With the latest gains, the stock is up 38% over the past one year, although it’s still below its IPO price. At around 12 times the current fiscal year earnings estimates and a little more than its book value (1.2 times), it is not expensive.
Relative to the share price, the company pays good dividend. A note from Elara Securities (India) Pvt. Ltd says the dividend yield for past fiscal works out to 5.9%, the second highest in the power sector (after SJVN Ltd).
What’s more, like NTPC Ltd and Power Grid Corp. of India Ltd, NHPC has a good capacity addition pipeline.
It plans to add 3,130 megawatts (MW) over the next couple of years.
As these projects get commissioned and regulated equity (generates fixed returns) expands, NHPC’s earnings should see structural improvement.
Of course, one niggling concern is a cost overrun and the resultant rise in tariffs. But if the government’s proposal to provide interest rate subvention gets approved, then it can lower finance and generation costs, addressing the problem of tariff escalation to some extent.
So do these factors make NHPC a good investment?
As an analyst with a domestic broking firm points out, the problem with NHPC is delays in project execution. The proposed package can do little about it as problems are project specific. For instance, construction at the 2,000MW Subansiri project has stalled since 2011 and the estimated cost of this project almost tripled. Till March, NHPC invested about Rs9,139 crore on this project.
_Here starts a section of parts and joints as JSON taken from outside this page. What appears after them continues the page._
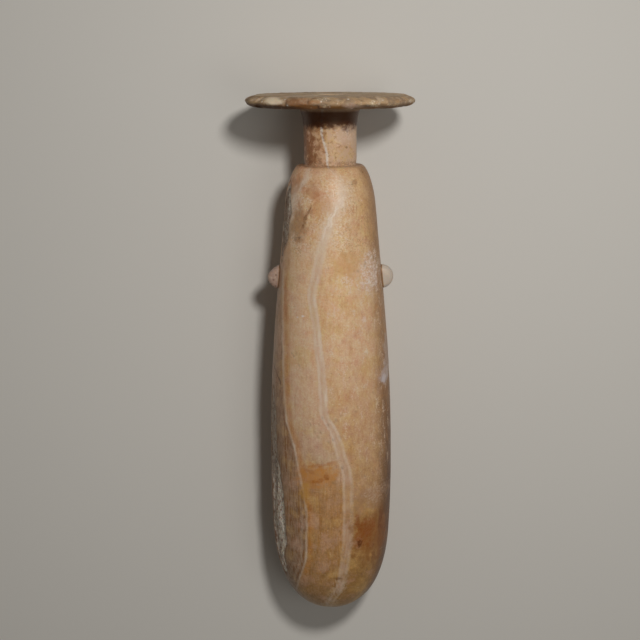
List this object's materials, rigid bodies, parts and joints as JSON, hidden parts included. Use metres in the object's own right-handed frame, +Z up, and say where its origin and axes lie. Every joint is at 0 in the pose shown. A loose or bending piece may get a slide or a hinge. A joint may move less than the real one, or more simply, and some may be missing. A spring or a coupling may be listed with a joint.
{
  "type": "alabastron",
  "caption": "Slender hollow stone flask with a round base, narrow neck, wide flat rim and small unpierced side lugs, lying on its side.",
  "frame": {"origin": "on the floor, under the middle of the bounding box of the flask as it lies", "axes": "+Y towards the mouth, along the flask as it lies, with its axis leaning up 3.2 degrees towards the mouth; +Z up, out of the flask's front; +X towards the right lug, seen from the front with the mouth at the top"},
  "size_m": [0.076, 0.2414, 0.0755],
  "materials": {
    "alabaster": "worn low polish, banded honey and cream calcite with brown stains and rough white flaked patches"
  },
  "bodies": {
    "root": {"alabastron": "alabaster"}
  },
  "joints": []
}
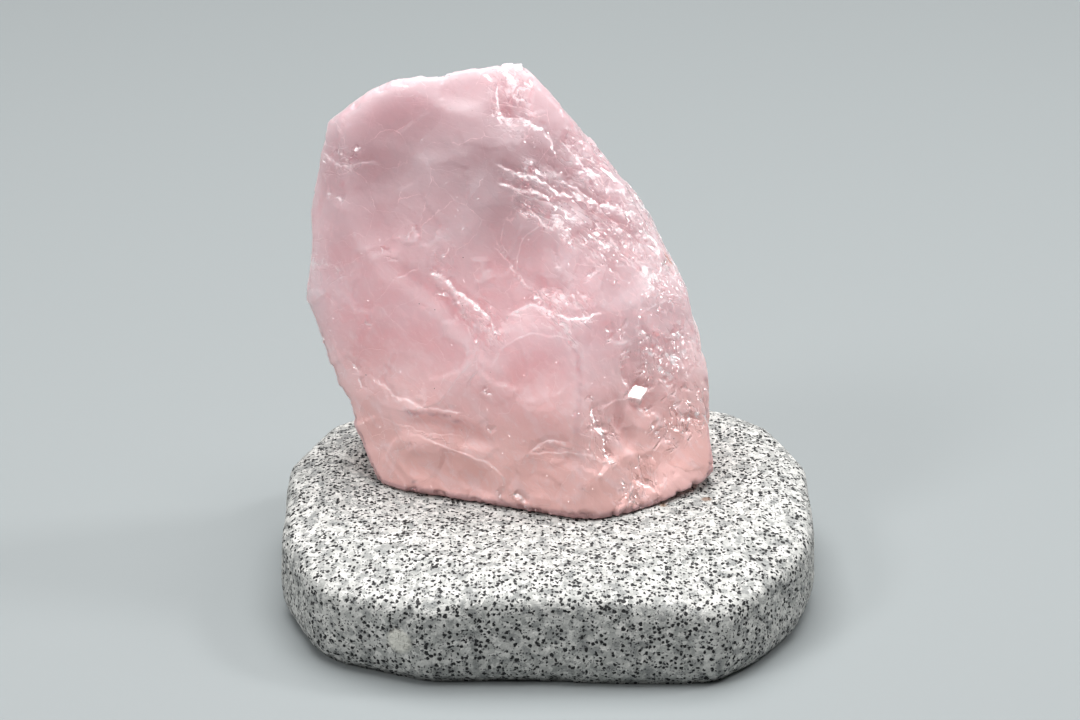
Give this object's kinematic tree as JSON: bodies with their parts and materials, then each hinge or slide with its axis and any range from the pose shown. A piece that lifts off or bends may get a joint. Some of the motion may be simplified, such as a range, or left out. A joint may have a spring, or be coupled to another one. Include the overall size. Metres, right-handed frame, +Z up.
{
  "type": "raw rose quartz chunk on a stone base",
  "caption": "Raw chunk of pink rose quartz with broken, stepped faces, standing upright on a low tumbled granite slab.",
  "frame": {"origin": "on the ground, under the middle of the granite slab", "axes": "+Z up; -Y towards the side with the large round scar; +X along the slab's longer side, towards the chunk's lower, sloping end"},
  "size_m": [0.1, 0.088, 0.0983],
  "materials": {
    "rose_quartz": "translucent pale pink, freshly broken and glassy, with cloudy white veils inside",
    "granite": "matt, fine-grained light grey with dense black and dark grey flecks"
  },
  "bodies": {
    "root": {"rose_quartz_chunk": "rose_quartz", "granite_slab": "granite"}
  },
  "joints": []
}
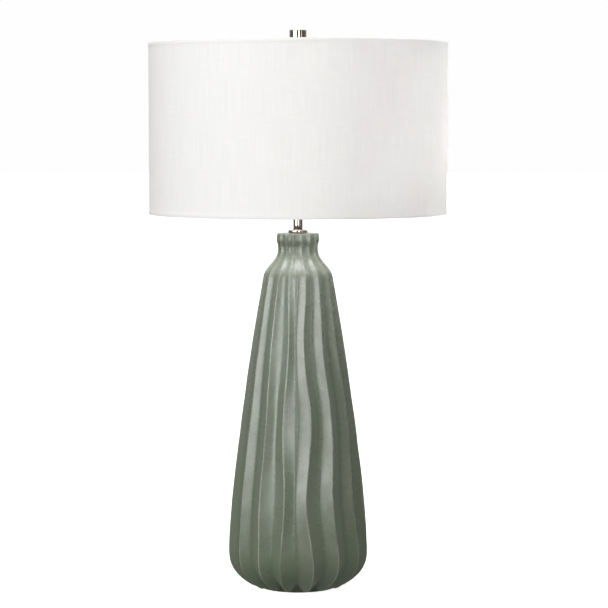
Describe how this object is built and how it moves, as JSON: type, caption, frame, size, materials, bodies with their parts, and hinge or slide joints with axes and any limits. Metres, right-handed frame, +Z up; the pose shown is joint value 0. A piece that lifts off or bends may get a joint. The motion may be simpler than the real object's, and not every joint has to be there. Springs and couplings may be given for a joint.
{
  "type": "table lamp",
  "caption": "Tall tapered vase lamp with hand-cut vertical ribs, a short ribbed neck, polished metal fittings and a white drum shade on a harp.",
  "frame": {"origin": "centre of the felt pad's underside, where the lamp stands", "axes": "+Z up along the rod, -Y towards the viewer of the picture, +X to that viewer's right"},
  "size_m": [0.3999, 0.4, 0.7505],
  "materials": {
    "sage_glaze": "satin",
    "felt": "matte",
    "rubber": "matte",
    "zinc_steel": "zinc plated",
    "grommet_plastic": "moulded",
    "polished_nickel": "polished",
    "nickel_plate": "bright plated",
    "card": "pressed",
    "switch_plastic": "moulded",
    "contact_brass": "bright",
    "key_plastic": "moulded",
    "opal_glass": "frosted",
    "cap_aluminium": "rolled",
    "black_glass": "gloss",
    "shade_cloth": "woven",
    "styrene": "satin",
    "white_wire": "painted"
  },
  "bodies": {
    "base": {"ceramic_body": "sage_glaze", "base_felt": "felt", "foot_gasket": "rubber", "foot_washer": "zinc_steel", "lock_washer": "zinc_steel", "foot_nut": "zinc_steel", "threaded_rod": "zinc_steel", "cord_grommet": "grommet_plastic", "cap_gasket": "rubber", "vase_cap": "polished_nickel", "neck_tube": "polished_nickel", "harp_saddle": "nickel_plate", "saddle_nut": "zinc_steel", "socket_cap": "nickel_plate", "cap_set_screw": "zinc_steel", "socket_shell": "nickel_plate", "insulating_sleeve": "card", "socket_interior": "switch_plastic", "screw_shell": "contact_brass", "centre_contact": "contact_brass", "terminal_screws": "contact_brass"},
    "key": {"switch_key": "key_plastic"},
    "bulb": {"bulb_glass": "opal_glass", "bulb_cap": "cap_aluminium", "bulb_insulator": "black_glass", "bulb_contact": "cap_aluminium"},
    "harp": {"harp_bow": "nickel_plate"},
    "ferrule_left": {"harp_ferrule_left": "nickel_plate"},
    "ferrule_right": {"harp_ferrule_right": "nickel_plate"},
    "stud": {"harp_stud": "nickel_plate"},
    "shade": {"shade_fabric": "shade_cloth", "shade_liner": "styrene", "spider_ring": "white_wire", "shade_bottom_ring": "white_wire", "shade_top_hem": "shade_cloth", "shade_bottom_hem": "shade_cloth"},
    "finial": {"finial": "polished_nickel"}
  },
  "joints": [
    {"name": "switch_key_turn", "type": "hinge", "parent": "base", "child": "key", "pos_m": [0, -0.02, 0.5377], "axis": [0, -1, 0], "continuous": true},
    {"name": "bulb_out", "type": "slide", "parent": "base", "child": "bulb", "axis": [0, 0, 1], "range_m": [0, 0.028]},
    {"name": "harp_lift", "type": "slide", "parent": "base", "child": "harp", "axis": [0, 0, 1], "range_m": [0, 0.03]},
    {"name": "ferrule_left_lift", "type": "slide", "parent": "harp", "child": "ferrule_left", "axis": [0, 0, 1], "range_m": [0, 0.014]},
    {"name": "ferrule_right_lift", "type": "slide", "parent": "harp", "child": "ferrule_right", "axis": [0, 0, 1], "range_m": [0, 0.014]},
    {"name": "stud_turn", "type": "hinge", "parent": "harp", "child": "stud", "pos_m": [0, 0, 0.72], "axis": [0, 0, 1], "continuous": true},
    {"name": "shade_lift", "type": "slide", "parent": "stud", "child": "shade", "axis": [0, 0, 1], "range_m": [0, 0.24]},
    {"name": "finial_lift", "type": "slide", "parent": "shade", "child": "finial", "axis": [0, 0, 1], "range_m": [0, 0.02]}
  ]
}
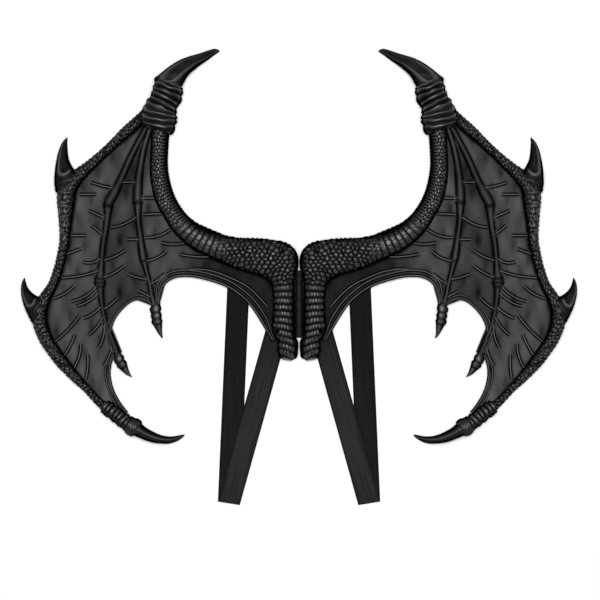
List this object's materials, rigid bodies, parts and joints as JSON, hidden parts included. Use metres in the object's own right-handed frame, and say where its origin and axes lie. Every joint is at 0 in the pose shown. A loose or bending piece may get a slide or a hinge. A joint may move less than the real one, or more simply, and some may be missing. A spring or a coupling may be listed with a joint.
{
  "type": "pair of costume dragon wings",
  "caption": "Black foam dragon wings joined in the middle, with clawed scaly arms, veined membranes and elastic shoulder straps to wear them on the back.",
  "frame": {"origin": "middle of the hinge panel's flat back, on the surface that the wings lie on", "axes": "+X across the span to the viewer's right, +Y up the wings towards the thumb claws, +Z out of the front"},
  "size_m": [0.7988, 0.656, 0.0331],
  "materials": {
    "limb_foam": "satin black skin over soft moulded foam, cast in scales and rings",
    "claw_foam": "smooth satin black skin over soft moulded foam",
    "membrane_foam": "charcoal soft foam sheet with a faint sheen",
    "elastic": "flat woven black elastic",
    "hinge_fabric": "smooth black stretch fabric"
  },
  "bodies": {
    "root": {"hinge_panel": "hinge_fabric", "left_arm": "limb_foam", "left_leading_rim": "limb_foam", "left_wrist_cuff": "limb_foam", "left_thumb_claw": "claw_foam", "left_upper_spur": "claw_foam", "left_lower_spur": "claw_foam", "left_tip_collar": "limb_foam", "left_tip_claw": "claw_foam", "left_long_finger": "limb_foam", "left_short_finger": "limb_foam", "left_long_finger_claw": "claw_foam", "left_short_finger_claw": "claw_foam", "left_membrane": "membrane_foam", "left_strap": "elastic", "right_arm": "limb_foam", "right_leading_rim": "limb_foam", "right_wrist_cuff": "limb_foam", "right_thumb_claw": "claw_foam", "right_upper_spur": "claw_foam", "right_lower_spur": "claw_foam", "right_tip_collar": "limb_foam", "right_tip_claw": "claw_foam", "right_long_finger": "limb_foam", "right_short_finger": "limb_foam", "right_long_finger_claw": "claw_foam", "right_short_finger_claw": "claw_foam", "right_membrane": "membrane_foam", "right_strap": "elastic"}
  },
  "joints": []
}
According to ICICI Securities Ltd, this investment alone (in Subansiri) adds to almost half of NHPC’s capital work in progress, the commissioning (date) of which remains uncertain.
The other two projects which the company is planning to commission in the current and next fiscal years have also seen cost overruns and execution delays.
As a consequence, a significant chunk of NHPC’s assets or funds are blocked. This is resulting in low return on equity, compared with NTPC and Power Grid.
According to ICICI Securities, the management is trying to resolve these issues. Even then, huge cost overruns at some projects mean that cost of electricity generation will rise. These high tariffs, in turn, can make it unpalatable for customers, Emkay Global Financial Services Ltd warns.
So, while the news that the government is looking to address the problems of the hydropower sector is welcome, the issue with NHPC is more company specific.
Unless NHPC demonstrates execution capabilities and the return on equity improves, the stock can find little long-term support. “Though the firm is a generous dividend payer, at the same time, multiple re-rating (for the stock) has limited scope owing to untimely commissioning of capacity,” ICICI Securities said in a 5 June note.